DO NOT GET ONE. THEY SUCK. THEY ARE JUST AS EXPENSIVE AS ANY OTHER FILTER, tOO.

http://www.piranha-fury.com/forum/pfury/in...=ST&f=10&t=4274

get a normal aquaclear/emperor filter instead, fling your UGF idea out the window.


----------



## LouiCypher (Mar 10, 2003)

K, then what is the deal with the canister filters and wet/dry filters? Are they any good? Are they the same thing? Recommend one? Sorry for all the "Q's" but As you can tell, I know squat about them.


----------



## CoolD (Apr 16, 2003)

get an undergravel and other filters. i have an undergravel and although i can not swear it works, in theory it does and it doesnt hurt anything. if you already have a powerhead why not pay the extra 15-20 bux??


----------



## Raptor (Jan 3, 2003)

Sorry 45 i have taken care of fish longer than youv'e been alive. About 18 years 5 years longer than you have been alive. You don't need a ugf if you ues a canister or wet dry But for a powerfilter i would. Your tank will be more stabil. Funny that all the people who don't use them never had them or never took care of them right!!!!

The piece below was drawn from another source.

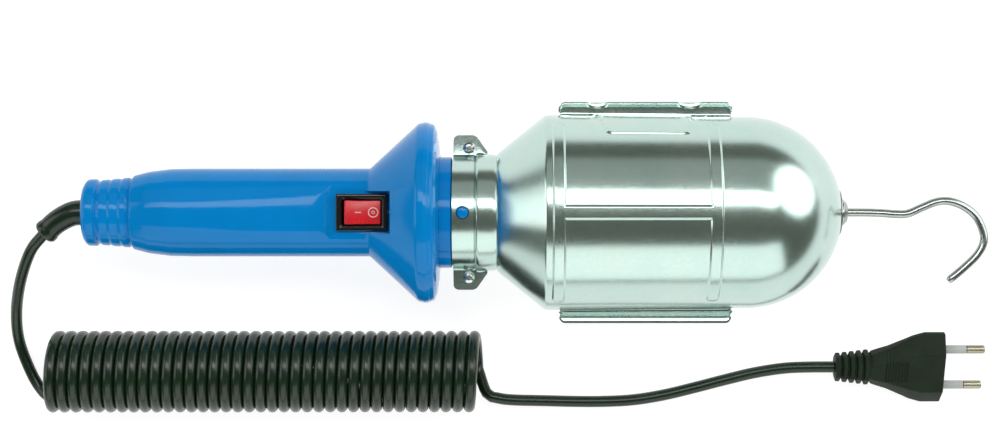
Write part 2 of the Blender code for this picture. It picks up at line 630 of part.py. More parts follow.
def make_fasteners(shades, frame):
    hinge = (0, HINGE_Y, HINGE_Z)
    pin = rod(REFLECTOR_KNUCKLES[0][0] - 1, REFLECTOR_KNUCKLES[1][1] + 1, 0.85, hinge[1:], 12)
    solid("guard_hinge_pin", pin, shades["bright"], frame)
    top = HALF_SPLIT + SHEET + GAP
    screw = [(-3.4, 0), (-3.4, 1.3), (top, 1.3), (top, 2.6), (top + 1.1, 2.4), (top + 1.6, 1.6), (top + 1.7, 0)]
    nut_top = -HALF_SPLIT - SHEET - GAP
    for side, letter in ((1, "a"), (-1, "b")):
        centre = (CLAMP_X, CLAMP_Y * side)
        solid(f"clamp_screw_{letter}", upright(screw, centre), shades["bright"], frame, (*centre, 0))
        ring = [(nut_top - 1.5, 1.85), (nut_top - 1.5, 3.2), (nut_top, 3.2), (nut_top, 1.85)]
        solid(f"clamp_nut_{letter}", upright(ring, centre, 12), shades["bright"], frame, hinge)


# Hook and its swivel
HOOK_BENDS = ((163.0, -0.7), (168.6, -0.5), (175.0, 2.2), (181.6, 4.8), (187.5, 5.1), (193.6, 3.0),
              (199.3, -1.4), (202.6, -7.8), (203.2, -13.2), (200.4, -18.9), (194.4, -24.9), (186.9, -31.2))


def make_hook(shades, frame):
    disc_front = HOOK_PLATE_X + SHEET
    washer = [(disc_front + GAP, 3.2), (disc_front + GAP, 10.2), (disc_front + GAP + 0.8, 9.8),
              (disc_front + GAP + 0.8, 3.2)]
    solid("end_washer", turned(washer, 20), shades["zinc"], frame)
    bush_x = disc_front + 2 * GAP + 0.8
    bush = [(HOOK_PLATE_X - 1.2, 2.2), (HOOK_PLATE_X - 1.2, 4.9), (HOOK_PLATE_X - GAP, 4.9),
            (HOOK_PLATE_X - GAP, 2.85), (bush_x, 2.85), (bush_x, 6.2), (bush_x + 0.7, 6.1),
            (bush_x + 2.7, 4.5), (bush_x + 3.0, 4.0), (bush_x + 3.0, 2.2)]
    solid("hook_bush", turned(bush, 16), shades["bright"], frame)
    head_x = HOOK_PLATE_X - 1.2 - GAP
    head_route = [Vector((head_x - 1.6, 0, 0)), Vector((head_x - 1.2, 0, 0)), Vector((head_x, 0, 0))]
    wire_route = [(head_x + 0.05, 0, 0), (148.0, 0, 0), (156.0, -0.2, 0), *((x, y, 0) for x, y in HOOK_BENDS)]
    wire = smooth_route(wire_route, 4.4)
    radii = [2.9, 3.4, 3.4] + [HOOK_WIRE_RADIUS] * (len(wire) - 1) + [HOOK_WIRE_RADIUS - 0.5]
    solid("hook", swept(head_route + wire, radii, 10), shades["bright"], frame, (head_x, 0, 0))


# Cord and plug, with heights above the surface that the lamp lies on
def make_cord(shades, ground):
    boot_end = BOOT_ROUTE[-1]
    handle_lead = [(boot_end[0] - 0.2, boot_end[1] - 0.2, AXIS_HEIGHT + boot_end[2] - 0.1),
                   (-231.2, -17.6, 35.2), (-238.2, -31.5, 24.6), (-243.0, -46.5, 11.8), (-243.4, -60.5, 4.4),
                   (-238.6, -74.5, 2.8), (-233.9, -82.6, 3.2), (-230.1, -87.6, 5.6)]
    tube("cord_lead_handle", smooth_route(handle_lead, 9), CORD_RADIUS, shades["rubber"], ground, roundness=3)
    coil_end_x = COIL_START_X + COIL_TURNS * COIL_PITCH + CORD_DIAMETER
    coil = rod(COIL_START_X, coil_end_x, COIL_RADIUS, (COIL_Y, COIL_RADIUS), 28)
    solid("cord_coil", coil, shades["rubber"], ground)
    plug_lead = [(coil_end_x + GAP, -87.6, 9.6), (coil_end_x + 3.0, -87.65, 9.5), (-10.0, -88.2, 6.4),
                 (4.1, -88.8, 3.4), (18.3, -89.2, 2.75),
                 (32.5, -89.2, 2.7), (46.7, -88.4, 2.7), (60.9, -86.1, 2.7), (75.1, -82.7, 2.75),
                 (89.2, -79.0, 3.3), (103.2, -75.5, 5.0), (116.9, -73.1, 8.2), (128.6, -72.4, 10.6),
                 (PLUG_X - GAP, PLUG_Y, 11.4)]
    tube("cord_lead_plug", smooth_route(plug_lead, 12), CORD_RADIUS, shades["rubber"], ground, roundness=3)


def plug_section(half_width, half_height):
    """Eight corners of a plug's cross-section, as (y, z), going round. The facets widen where it is flat."""
    facet = 0.59 * half_height
    flatness = max(0.0, half_width - half_height)
    across = min(facet + 0.36 * flatness, 8.0)
    down = min(facet + 0.2 * flatness, 5.6)
    points = [(half_width, half_height - down), (half_width - across, half_height)]
    points += [(-y, z) for y, z in reversed(points)]
    return points + [(-y, -z) for y, z in points]


def make_plug(shades, frame):
    """Flat two-pin plug in its own frame, with X along it from the cord to the pins."""
    relief = []
    for rib in range(5):
        start = 3.3 * rib
        radius = 6.3 + 0.35 * rib
        relief += [(start, radius - 0.6, radius - 0.6), (start + 0.5, radius, radius),
                   (start + 2.1, radius, radius), (start + 2.6, radius - 0.9, radius - 0.9)]
    body = [(16.9, 7.9, 6.4), (22.2, 9.6, 6.7), (28.8, 13.0, 6.85), (35.4, 16.2, 6.85), (41.0, 17.85, 6.85),
            (PLUG_LENGTH, 17.85, 6.85)]
    mesh = bmesh.new()
    rings = []
    for x, half_width, half_height in relief + body:
        rings.append([mesh.verts.new((x, y, z)) for y, z in plug_section(half_width, half_height)])
    for ring, following in zip(rings, rings[1:]):
        for side in range(8):
            after = (side + 1) % 8
            mesh.faces.new((ring[side], ring[after], following[after], following[side]))
    mesh.faces.new(rings[0])
    mesh.faces.new(rings[-1])
    plug = solid("plug_body", mesh, shades["rubber"], frame)
    face = PLUG_LENGTH
    for side, letter in ((1, "a"), (-1, "b")):
        centre = (PIN_SPACING / 2 * side, 0)
        cut(plug, rod(face - 6.3, face + 1, 1.65, centre, 12))
        pin = [(face - 6.0, 0), (face - 6.0, 1.3), (face + 10.6, 1.3), (face + 10.6, 2.0), (face + 17.8, 2.0),
               (face + 18.7, 1.3), (face + 19.0, 0)]
        solid(f"plug_pin_{letter}", turned(pin, 16, centre), shades["bright"], frame)
        sleeve = [(face + GAP, 1.6), (face + GAP, 2.0), (face + 10.3, 2.0), (face + 10.3, 1.6)]
        solid(f"plug_sleeve_{letter}", turned(sleeve, 16, centre), shades["sleeve"], frame)


def empty(name, location, turn=0.0):
    marker = bpy.data.objects.new(name, None)
    marker.location = Vector(location) * MM
    marker.rotation_euler = (math.radians(turn), 0, 0)
    bpy.context.collection.objects.link(marker)
    return marker


def main():
    for old in list(bpy.data.objects):
        bpy.data.objects.remove(old, do_unlink=True)
    shades = make_materials()
    lamp = empty("lamp_axis", (0, 0, AXIS_HEIGHT))
    ground = empty("resting_surface", (0, 0, 0))
    plug = empty("plug_axis", (PLUG_X, PLUG_Y, 11.4), PLUG_TILT)
    make_handle(shades, lamp)
    make_flare_cover(shades, lamp)
    make_cord_entry(shades, lamp)
    make_wires(shades, lamp)
    make_switch(shades, lamp)
    make_lampholder(shades, lamp)
    make_bulb(shades, lamp)
    make_reflector(shades, lamp)
    make_guard(shades, lamp)
    make_fasteners(shades, lamp)
    make_hook(shades, lamp)
    make_cord(shades, ground)
    make_plug(shades, plug)


main()
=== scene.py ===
"""Looks of the corded inspection lamp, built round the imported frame.

Pieces are drawn in millimetres in the lamp's own frame: X runs along its axis towards the hook, Y across
it in the plane where reflector and guard meet, and Z up, with the origin on the axis. Cord and plug use
heights above the floor. scaled_data() turns millimetres into metres in the row frame.
"""
import json
import math

import bmesh
import bpy
import numpy as np
from mathutils import Matrix, Vector


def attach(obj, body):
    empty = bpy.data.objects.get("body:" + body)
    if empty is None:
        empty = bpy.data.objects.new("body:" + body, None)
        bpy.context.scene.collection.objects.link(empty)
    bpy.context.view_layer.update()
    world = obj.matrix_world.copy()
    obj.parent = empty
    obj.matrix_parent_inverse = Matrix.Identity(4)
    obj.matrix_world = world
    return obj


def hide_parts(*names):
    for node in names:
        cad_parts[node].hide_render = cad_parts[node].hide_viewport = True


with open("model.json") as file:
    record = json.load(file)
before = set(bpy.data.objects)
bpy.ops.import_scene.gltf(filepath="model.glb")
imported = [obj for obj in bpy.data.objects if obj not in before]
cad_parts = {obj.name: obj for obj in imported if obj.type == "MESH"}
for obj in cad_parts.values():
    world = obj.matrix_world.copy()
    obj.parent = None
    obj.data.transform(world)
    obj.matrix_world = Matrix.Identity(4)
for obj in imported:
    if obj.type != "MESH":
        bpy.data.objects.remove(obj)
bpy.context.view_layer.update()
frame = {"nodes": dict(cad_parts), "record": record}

MM = 0.001
AXIS_HEIGHT = 41.1
AXIS = Vector((0, 0, AXIS_HEIGHT))
MERGE = 0.0005


# Camera, straight above the lamp
CAMERA_AT = (-0.0164, -0.0016, 1.0)
CAMERA_LENS = 75.9


def make_camera():
    camera = bpy.data.objects.new("camera", bpy.data.cameras.new("camera"))
    camera.data.sensor_width = 36.0
    camera.data.lens = CAMERA_LENS
    camera.location = CAMERA_AT
    bpy.context.collection.objects.link(camera)
    bpy.context.scene.camera = camera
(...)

Check big als out for prices on filters.


----------



## GARGOYLE (Feb 12, 2003)

It has up lift tubes that can be attached to any air pump or a powerhead with the right adapter. I've had them on most of my tanks, but no longer.


----------



## piranha45 (Apr 8, 2003)

They are ugly and a relative hassle to tend to IMO

I would much rather have a simple one-piece hang-on filter than a plastic amalgamation in my aquarium.

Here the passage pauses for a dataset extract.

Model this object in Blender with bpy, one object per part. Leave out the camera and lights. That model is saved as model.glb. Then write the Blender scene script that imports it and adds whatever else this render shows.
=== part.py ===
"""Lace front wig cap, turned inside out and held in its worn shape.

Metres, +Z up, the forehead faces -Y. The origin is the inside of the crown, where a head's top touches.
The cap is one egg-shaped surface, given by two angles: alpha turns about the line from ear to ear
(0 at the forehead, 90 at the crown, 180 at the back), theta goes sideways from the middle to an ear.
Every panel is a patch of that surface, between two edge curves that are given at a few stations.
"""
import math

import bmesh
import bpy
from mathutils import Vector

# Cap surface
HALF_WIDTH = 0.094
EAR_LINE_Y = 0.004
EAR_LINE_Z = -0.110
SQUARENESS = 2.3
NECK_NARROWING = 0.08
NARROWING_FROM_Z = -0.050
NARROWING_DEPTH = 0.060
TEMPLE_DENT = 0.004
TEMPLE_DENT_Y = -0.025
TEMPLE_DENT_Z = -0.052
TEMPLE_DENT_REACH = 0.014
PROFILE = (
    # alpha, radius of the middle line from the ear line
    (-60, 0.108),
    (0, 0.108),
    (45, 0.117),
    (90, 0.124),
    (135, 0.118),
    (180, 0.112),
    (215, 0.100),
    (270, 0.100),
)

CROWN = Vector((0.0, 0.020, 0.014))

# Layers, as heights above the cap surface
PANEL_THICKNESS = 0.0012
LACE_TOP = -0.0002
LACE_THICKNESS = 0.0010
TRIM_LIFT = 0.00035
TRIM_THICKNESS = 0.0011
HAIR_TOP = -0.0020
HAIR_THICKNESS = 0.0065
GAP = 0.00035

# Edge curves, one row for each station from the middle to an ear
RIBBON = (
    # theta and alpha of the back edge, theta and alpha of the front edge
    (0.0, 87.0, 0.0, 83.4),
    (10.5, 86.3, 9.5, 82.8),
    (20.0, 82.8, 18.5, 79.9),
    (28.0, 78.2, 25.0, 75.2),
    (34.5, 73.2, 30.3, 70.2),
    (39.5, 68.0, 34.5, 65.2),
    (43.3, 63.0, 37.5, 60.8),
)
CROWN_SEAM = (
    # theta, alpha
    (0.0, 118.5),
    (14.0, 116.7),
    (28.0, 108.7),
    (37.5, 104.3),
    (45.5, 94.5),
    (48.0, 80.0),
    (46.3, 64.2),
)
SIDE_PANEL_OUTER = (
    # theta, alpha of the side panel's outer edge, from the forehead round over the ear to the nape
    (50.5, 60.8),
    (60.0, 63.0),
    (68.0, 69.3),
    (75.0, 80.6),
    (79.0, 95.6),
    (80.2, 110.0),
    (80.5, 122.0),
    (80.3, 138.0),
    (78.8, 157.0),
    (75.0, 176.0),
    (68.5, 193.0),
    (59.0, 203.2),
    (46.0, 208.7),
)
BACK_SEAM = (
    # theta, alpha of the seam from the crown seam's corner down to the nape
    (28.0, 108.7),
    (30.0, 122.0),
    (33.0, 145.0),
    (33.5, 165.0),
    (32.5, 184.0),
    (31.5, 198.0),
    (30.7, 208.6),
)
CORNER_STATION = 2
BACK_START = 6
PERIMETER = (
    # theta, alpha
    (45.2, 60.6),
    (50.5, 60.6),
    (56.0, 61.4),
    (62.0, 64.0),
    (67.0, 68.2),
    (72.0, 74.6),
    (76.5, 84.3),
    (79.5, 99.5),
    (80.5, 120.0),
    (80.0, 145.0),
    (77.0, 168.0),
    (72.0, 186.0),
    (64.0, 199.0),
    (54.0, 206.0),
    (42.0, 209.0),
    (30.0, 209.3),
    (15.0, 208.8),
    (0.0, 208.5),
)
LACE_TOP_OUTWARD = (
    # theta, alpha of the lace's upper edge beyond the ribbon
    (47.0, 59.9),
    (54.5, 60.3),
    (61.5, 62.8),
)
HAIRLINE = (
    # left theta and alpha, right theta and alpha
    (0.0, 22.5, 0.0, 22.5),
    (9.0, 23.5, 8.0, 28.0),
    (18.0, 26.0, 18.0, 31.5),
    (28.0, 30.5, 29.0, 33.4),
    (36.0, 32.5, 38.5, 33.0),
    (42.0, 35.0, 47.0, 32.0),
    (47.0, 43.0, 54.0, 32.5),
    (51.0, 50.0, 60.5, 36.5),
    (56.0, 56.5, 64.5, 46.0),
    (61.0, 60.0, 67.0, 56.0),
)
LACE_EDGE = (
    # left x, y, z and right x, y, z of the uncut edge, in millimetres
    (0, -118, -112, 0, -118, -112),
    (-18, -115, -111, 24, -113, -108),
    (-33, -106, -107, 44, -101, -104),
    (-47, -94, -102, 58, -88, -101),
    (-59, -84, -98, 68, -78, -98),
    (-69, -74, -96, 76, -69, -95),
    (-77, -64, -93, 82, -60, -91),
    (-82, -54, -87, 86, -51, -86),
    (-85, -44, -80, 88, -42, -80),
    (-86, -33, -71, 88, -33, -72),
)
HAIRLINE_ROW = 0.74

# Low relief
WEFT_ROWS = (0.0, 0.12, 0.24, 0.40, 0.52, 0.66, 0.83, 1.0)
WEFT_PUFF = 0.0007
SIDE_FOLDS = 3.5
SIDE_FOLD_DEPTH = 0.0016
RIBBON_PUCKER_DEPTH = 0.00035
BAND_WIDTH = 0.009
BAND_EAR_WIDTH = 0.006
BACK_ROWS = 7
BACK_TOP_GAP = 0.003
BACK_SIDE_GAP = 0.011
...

Buy an Aquaclear or Emperor filter of appropriate size for your tank instead.


----------



## InSinUAsian (Jan 3, 2003)

UGF's are not good for P tanks. Uneaten food and particles get traped under the plates where they stay, decomposing, and wrecking havoc on your water parameters. I would stay away from them and get a nice canister or wet/dry filter. Much better choice IMO.

~Dj


----------



## Mr. Hannibal (Feb 21, 2003)

InSinUAsian said:


> UGF's are not good for P tanks. Uneaten food and particles get traped under the plates where they stay, decomposing, and wrecking havoc on your water parameters. I would stay away from them and get a nice canister or wet/dry filter. Much better choice IMO.
> 
> ~Dj


100% agree...

That´s the reason most people use power, canister or wet/dry filter!


----------



## Raptor (Jan 3, 2003)

Well can anybody prove that ugf's when properly cleaned create water pollution. I suggest you do research and dicide for yourself. And also, I bet you can find more pro's than con's. Goto wet web media they are bar none the best for any info about aquariums.And related topics.


----------



## Raptor (Jan 3, 2003)

Oh and i mean documentation from a respectible authority.


----------



## Jonas (Mar 14, 2003)

Ok, I agree and somewhat disagree about the whole idea of a ugf. At first I was all sorts of excited that it was gonna assist me in keeping the tank a little cleaner......but then I later realized the ugf only gets SOME of the SMALLER particles of uneaten food, etc and takes them up the tube past the air stone and back in the water so the filter can get 'em. Kind of a waste of time when it comes to the bigger chunks. but I guess it depends on what kind of substrate you use too.


----------



## BuzzLitYr (May 20, 2003)

So why not run both. cannister and ugf?


----------